ALBANY, N.Y. (AP) —Gov. Andrew Cuomo, already haunted by his campaign promise to conduct the most transparent administration in history, now says even legislative bills get in the way of legislating in Albany.
Last week’s comment was an extraordinary admission of strategy.
To some, it showed Albany was sinking far deeper into the secretive government and closed-door dealing that protects politicians while keeping New Yorkers in the dark until a bill is law. For Cuomo, it’s the way to get the biggest things done, like the rushed, closed-door process for two of his biggest measures, legalization of gay marriage in 2011 and a sweeping gun control law this year.
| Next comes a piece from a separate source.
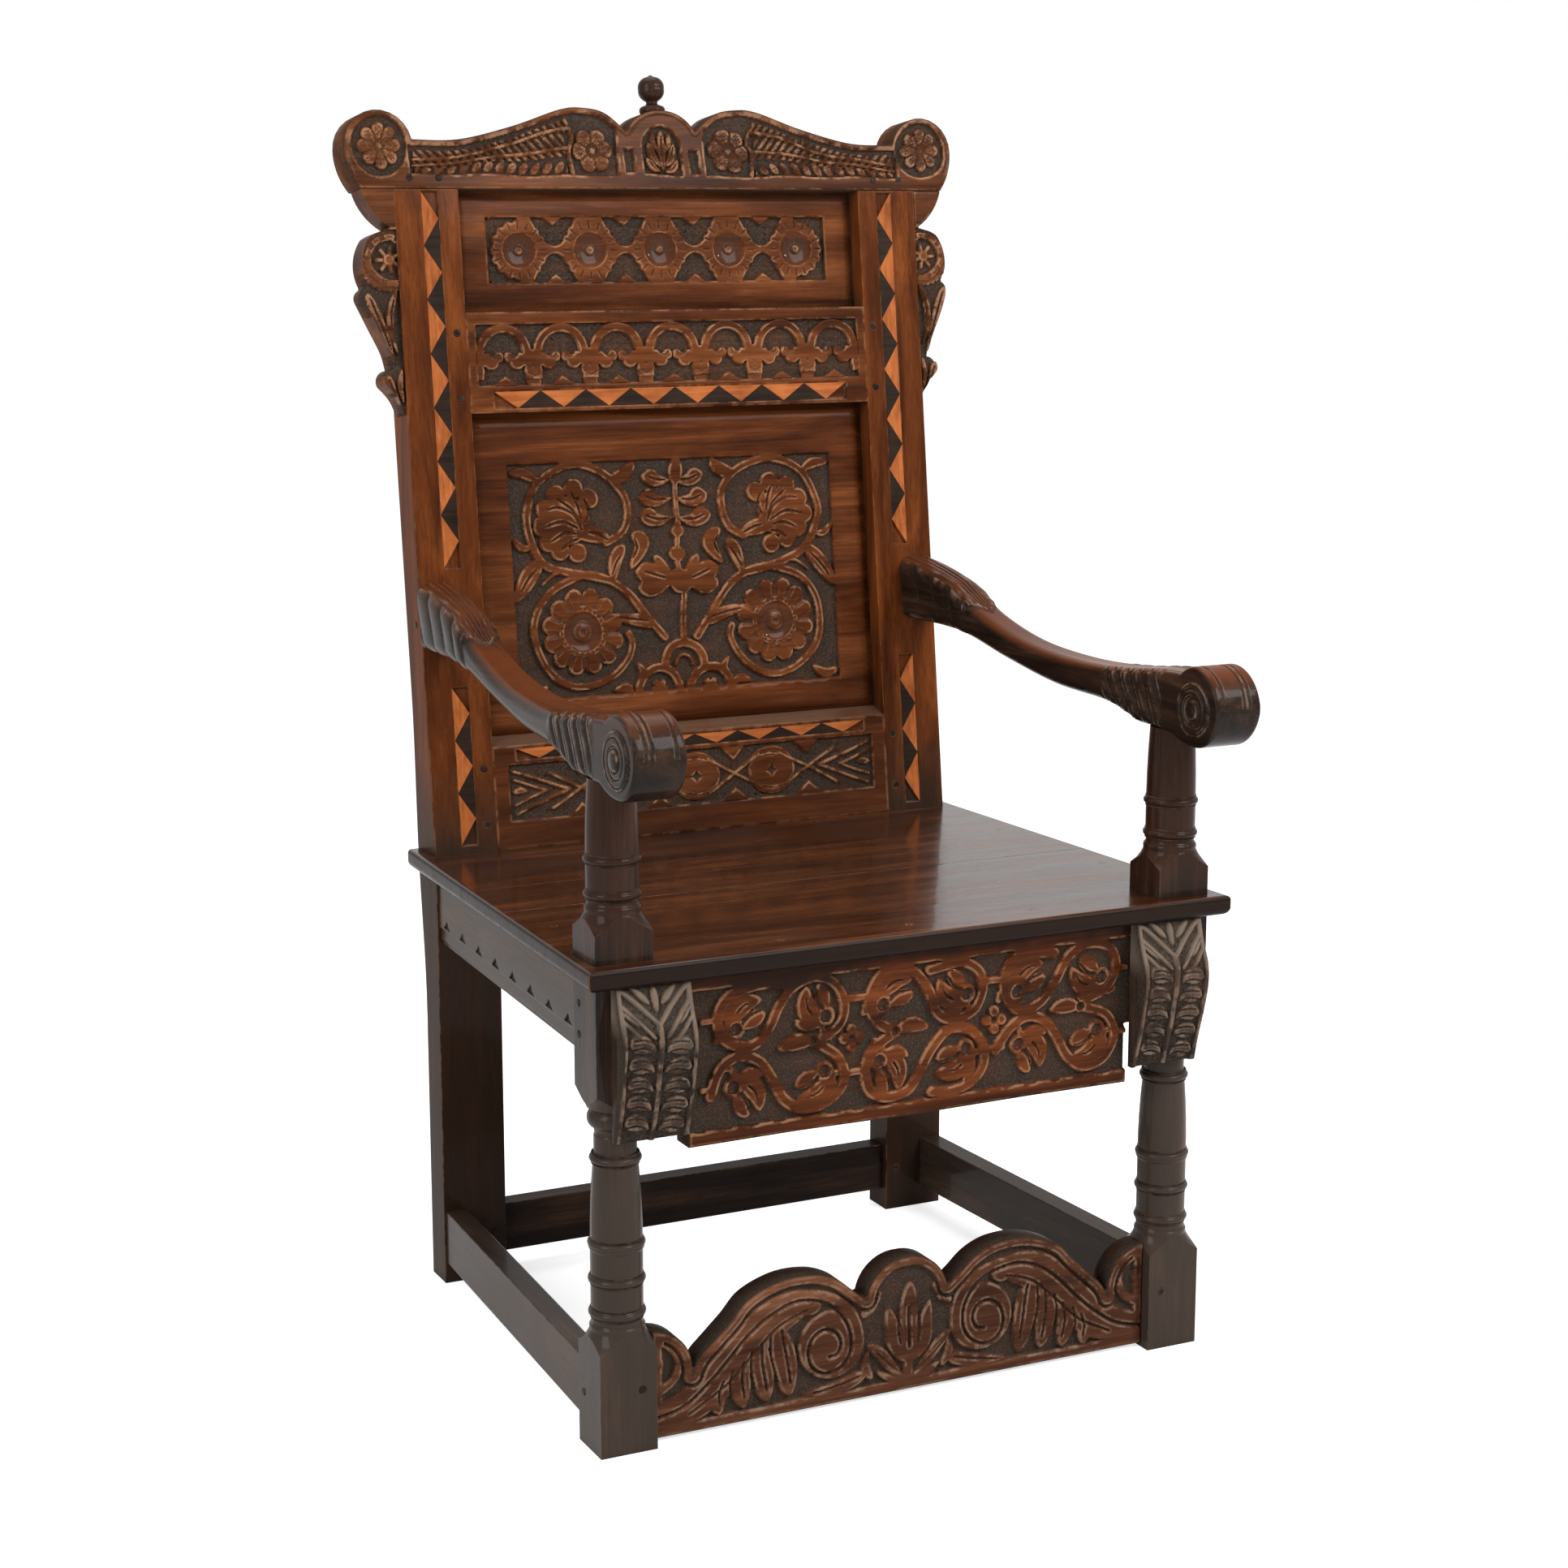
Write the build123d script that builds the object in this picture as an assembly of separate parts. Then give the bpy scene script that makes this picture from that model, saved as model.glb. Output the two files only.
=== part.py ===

"Normally when we release bill language before an agreement, the probability of that bill passing is very, very low," Cuomo chuckled in telling reporters Tuesday. "Bill language to put forth specifics, when you don’t have an agreement, in my experience polarizes the parties. It makes it harder to come to agreement because you push people into their respective corners."
He said agreement in Albany "means every person has to feel that they were part of the solution and part of the win. When you start quantifying and polarizing, it works against that."
A day after the comments, which many saw as violating good-government precepts enshrined in such disparate places as the constitution and TV’s "School House Rock," Cuomo said he was only joking.
"I should have known better than to try to have fun," Cuomo told "The Capitol Pressroom" public radio program. "Some bills … are just posturing. That was the point I was trying to make."
Yet, Cuomo still won’t release his bills.